Ms. Wingo wants her to tutor Doug in math for a while. Theda is thrilled and invites Patti to stay for dinner.

"I don't know why I was so scared of that stupid letter. It's amazing how much pain I went through to avoid something painful that turned out to be pretty great."

Doug's anxiety increases throughout this entire episode until he finally just gives up. He's going through all these crazy schemes just to find out what the letter says before his parents. If he'd just let Theda read it when she got home, his worry would've ended a lot quicker. There's no reason he actually needs to read it first. Knowing what the letter says isn't going to stop his parents from finding out eventually. In this case, knowing would've calmed him down, but if it had been something serious it would've just allowed him to prolong his pain. Pretend the letter says Doug is failing math and he needs to be held back a grade. Doug isn't going to just hand over the letter. He'd probably take the letter with him when he ran away from home. He's run away from home based on rumors before. It's not hard to imagine he'd do it again based on real trouble from school.

But that doesn't matter. The letter just said that Doug sucks at Math and needs a tutor and Theda thinks that is great. I guess she's tired of not helping him with his homework. Now that Patti has to do it, she's off the hook. Well done, Theda. Go finish your nap.

Doug also finishes this episode with one last short fantasy. We see one of the trains from the first fantasy about the math problem. In the last car, staring out the back window, Doug and Patti stand and wave as the train speeds away and an iris-in takes the screen to black. It seems like a nice happy fantasy, but they are on a train that's destined to crash into another train....


  1. Mrs. Wingo gave Roger a pretty lenient punishment for cheating on the math test. Just about any of the teachers I had in grade/high school would've, at least, given him a 0 on the test. More likely, they would've also called his mom about it.

    On the other hand, Mrs. Wingo might actually be the most caring teacher in the world to suggest tutoring for Doug after he failed just one test. Any other teacher would've just scratched her had and been like, "Hmmmm, what happened to him here?" and then moved on to grading the other tests, probably seeing at least two or three other failing grades on it.

  2. First show of the final season of the Nick version, and our favorite sixth grade psychopath waste no time having a panic attack.

    I can't believe it was so much of a struggle for Doug to open that letter.

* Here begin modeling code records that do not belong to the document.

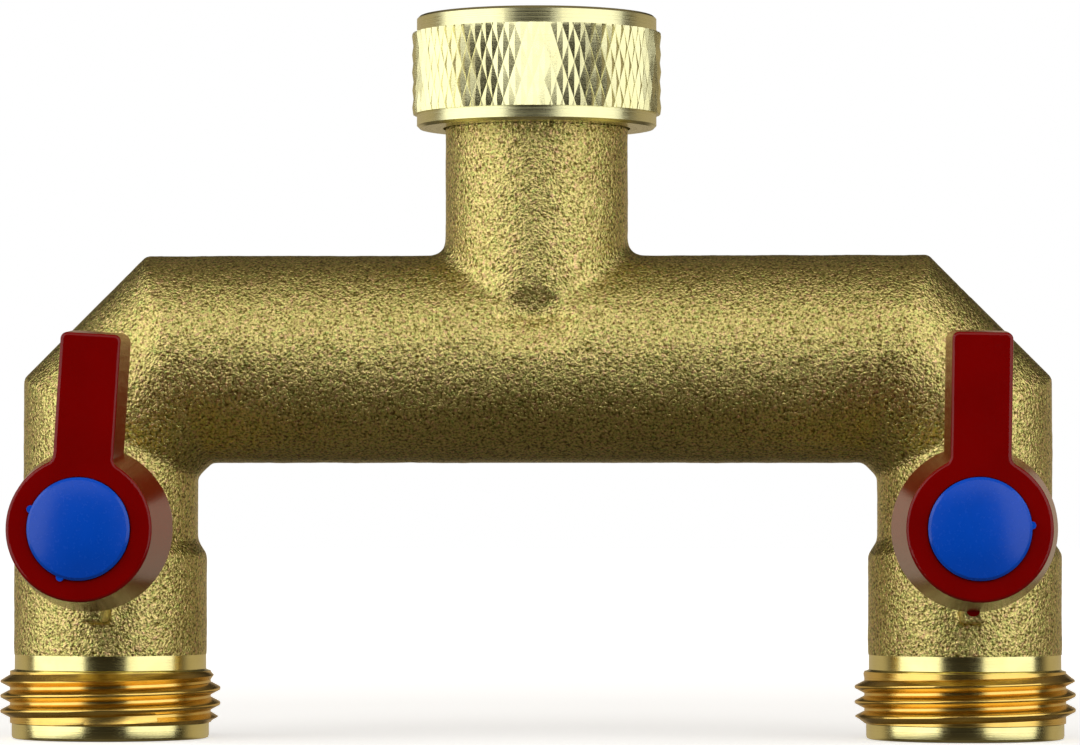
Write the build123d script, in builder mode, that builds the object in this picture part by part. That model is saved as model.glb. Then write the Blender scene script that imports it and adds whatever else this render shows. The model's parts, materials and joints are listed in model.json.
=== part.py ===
"""Two-way brass hose splitter: a swivel inlet nut, a cast U-shaped manifold and two ball valves.

The origin is the centre of the inlet washer's sealing face, where the tap's end stops. +Z is up,
the inlet's axis is Z, the valve levers are at the front (-Y) and the two outlets point down.
"""
from math import atan2, cos, degrees, hypot, radians, sin

from build123d import *
import os

os.makedirs("parts", exist_ok=True)

# ---- driving dimensions, in millimetres ----

# heights, from the inlet washer's sealing face
nut_top_z = 6.7
nut_bottom_z = -6.8
tube_z = -34.6
stem_z = -55.0
outlet_z = -80.2

# cast manifold
outlet_x = 51.4
tube_r = 12.5
leg_r = 10.5
leg_foot_r = 11.6
foot_top = 22.1
foot_cone = 1.7
neck_r = 11.0
neck_fillet = 1.8
corner_cut = 14.8
inner_corner = 1.7
straight_lead = 1.2
passage_r = 6.5
passage_bend = 8.0
inlet_bore_r = 7.0
neck_shoulder_z = -6.15
spigot_r = 9.6
spigot_top_z = -2.25

# G 3/4 pipe thread, inch size with 14 turns to the inch
thread_pitch = 25.4 / 14
thread_r = 13.22
thread_root_r = 12.06
thread_crest = 0.3

# outlet end, heights from its end face
lead_r = 11.85
lead_length = 1.9
first_crest = 2.9
outlet_crests = 3
thread_length = 8.1
collar_r = 11.5
collar_top = 10.1

# swivel nut
nut_rim_r = 14.45
knurl_r = 15.05
nut_bottom_rim = 1.7
nut_top_rim = 2.0
nut_recess_r = 11.3
nut_recess = 0.8
nut_web = 2.2
nut_hole_r = 9.8
nut_crests = 4
first_nut_crest = 1.0

washer_r = 11.9
washer_hole_r = 7.4
washer_thickness = 2.2
ring_wire_r = 0.6
ring_gap = 30

# ball valve, distances forward from the outlet's axis
ball_r = 7.5
ball_bore_r = 4.75
chamber_r = 8.5
mouth_r = 8.9
mouth_depth = 11.0
seat_near = 4.4
seat_far = 8.4
seat_bore_r = 5.0
seat_clearance = 0.05
retainer_length = 5.5
slot_width = 3.0
slot_floor = 5.8
tang_clearance = 0.05

spindle_r = 3.55
spindle_hole_r = 3.6
shoulder_r = 4.5
shoulder_hole_r = 4.6
thrust_washer_front = 9.9
thrust_washer_back = 9.3
shoulder_front = 11.2
stem_r = 3.0
gland_bore_r = 3.05
gland_r = 5.5
gland_back = 11.4
boss_r = 7.75
boss_front = 15.5
gland_front = 17.8
gland_hex = 12.5
groove_floor_r = 2.2
groove_width = 1.2
o_ring_wire_r = 0.4
inner_groove = 13.0
outer_groove = 15.2
square_back = 21.6
square_front = 26.9
square_side = 4.2
screw_r = 1.5
screw_end = 18.4

# quarter-turn stop: one cast lug, and a part-ring behind the handle that meets it at both ends
lug_width = 2.6
lug_reach = 11.0
lug_root = boss_r - 0.3
lug_front = 19.6
stop_ring_back = 17.9
stop_ring_inner_r = 8.25
stop_ring_outer_r = 9.4
stop_clearance = 0.6

# handle and its cap
hub_back = 21.0
hub_front = 32.2
hub_back_r = 9.65
hub_front_r = 8.35
lever_width = 6.9
lever_reach = 22.4
lever_thickness = 6.7
lever_draft = 0.45
lever_corner_r = 1.2
lever_root_r = 1.0
edge_round = 0.4
gate_stub_r = 0.85
gate_stub_reach = 10.15
gate_stub_length = 0.8
socket_side = 4.24
socket_front = 27.0
pocket_floor = 28.2
pocket_r = 5.65
flange_seat = 31.7
flange_seat_r = 6.0
screw_head_r = 3.0
screw_head = 1.9
cap_r = 5.9
cap_edge = 32.8
cap_crown = 33.5
cap_skirt_r = 5.6
cap_skirt_wall = 0.7
cap_skirt_back = 29.4
pry_nib_r = 0.45

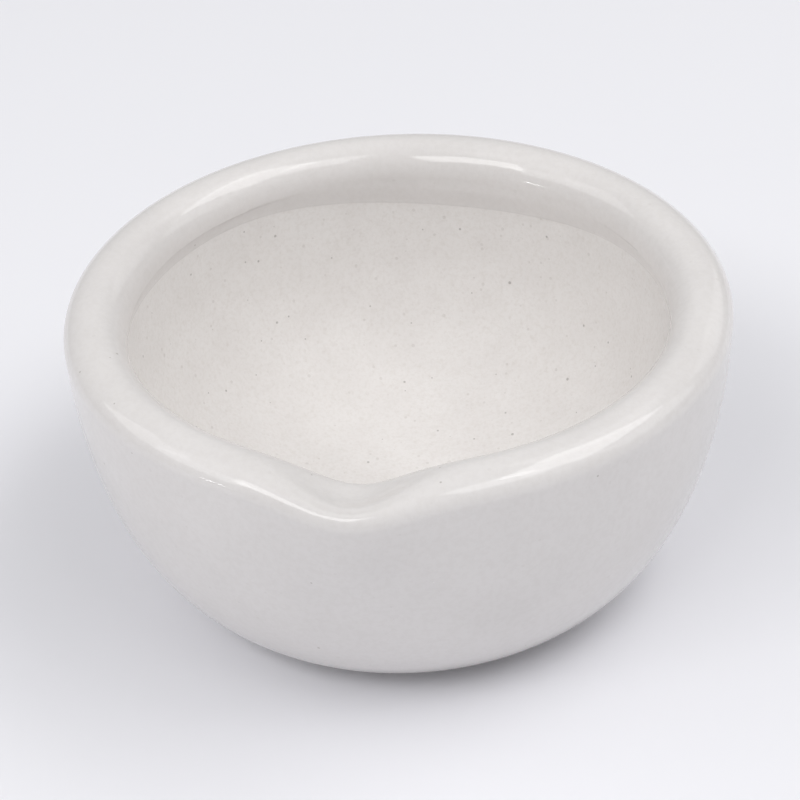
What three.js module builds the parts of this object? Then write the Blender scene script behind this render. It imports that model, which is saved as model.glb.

I've opened many letters, and for the most part, I've found it pretty easy to open them.

    And there's no way Doug could read half of the letter using the sunlight in real life. At best it would just block the sunlight only.

    Finally, I've watched this episode for the longest time, and I didn't know steam could hinder writing in a letter so badly.

  3. At least Bart imagined he was comfortably inside the train. Doug doesn't know how to do the problem and the trains collide and the fantasy ends.

    Oh that was a fun episode! When that train collide, only Bart make an a-hole of himself on the classroom floor!

    You have to admit that's one arty fantasy!

    I felt the bigger problem here was in how the envelope wasn't colored in a darker shade of yellow to suggest the letter inside was folded halfway to give the impression that you couldn't dread past that first line. Certainly wasn't worked out just right.

    Reaching for tissues to clean that up, he knocks over some ink.

    We never do see Doug working with a dip pen with Higgins Drawing Ink much in this cartoon. :-P

    "I don't know why I was so scared of that stupid letter. It's amazing how much pain I went through to avoid something painful that turned out to be pretty great."

    If only reality worked that way. Every time the mail comes I dread getting another creditor's bill that my folks may pick up first. It's never a happy ending. :-(

    And there's no way Doug could read half of the letter using the sunlight in real life. At best it would just block the sunlight only.

    Best I usually get is jumbled lettering that is either upside down or rightside up depending on how the letter was folded, and usually the envelope itself should be watermarked from the inside to prevent you from doing so.

  4. I'm both glad and saddened that Doug hasn't realized by now his parents just don't care about any of their children, and are more or less absent in their lives. It's been several years since I've heavily watched the series, but I am an avid reader of these wonderful analyses, and it seems to me his parents are strangely absent from almost everything, despite them having relatively menial, easy jobs. When his parents are involved they usually appear to actually be the instigator, or at least, aggregator, of Doug's conflict. Clearly, Judy fared poorly from her upbringing as well. It seems likely then that the cause of Doug's psychoses are not merely neurological. That is, these fantasies and hallucinations are really the fears and hopes of a severely abused, and/or neglected child, and stem from psychological, rather than mere physiological causes. While this may be a simple panic attack, Doug seems to display the same behavior a child would if afraid of being beaten or in other ways abused. Doug's pattern of action seems to be one of such terrific fear in this, as well as the episode with the breaking of the vase, as to compel him to do anything, however irrational. The events in question may have even ended in a darker way than Doug described, as he never explained the resolution of the large ink and white-out stain on what looks to be carpet, the phone ripped out of the wall, or even the fire, as we can all agree it probably wasn't put out by an anthropomorphic dog, which would have all justified punishment, although the kind the Funnie parents dish out might leave marks. Instead of being vivid hallucinations, I think they may just be the fantasy writing of a sad child. That said, Doug's more casual or even rebellious attitude towards his parents in other circumstances, like when he directly went against his father's wishes when they built a kite together, though these events may also be a kind of wish fulfillment, may point to a childhood of mere neglect. In many of Doug's negative fantasies his parents either: no longer love him, display severe disappointment, show incredible anger, and/or have an outright hatred for him. This may point to the fact that, much more than just needing pills, Doug, and Judy, may need to be moved into foster care, and their parents put into prison.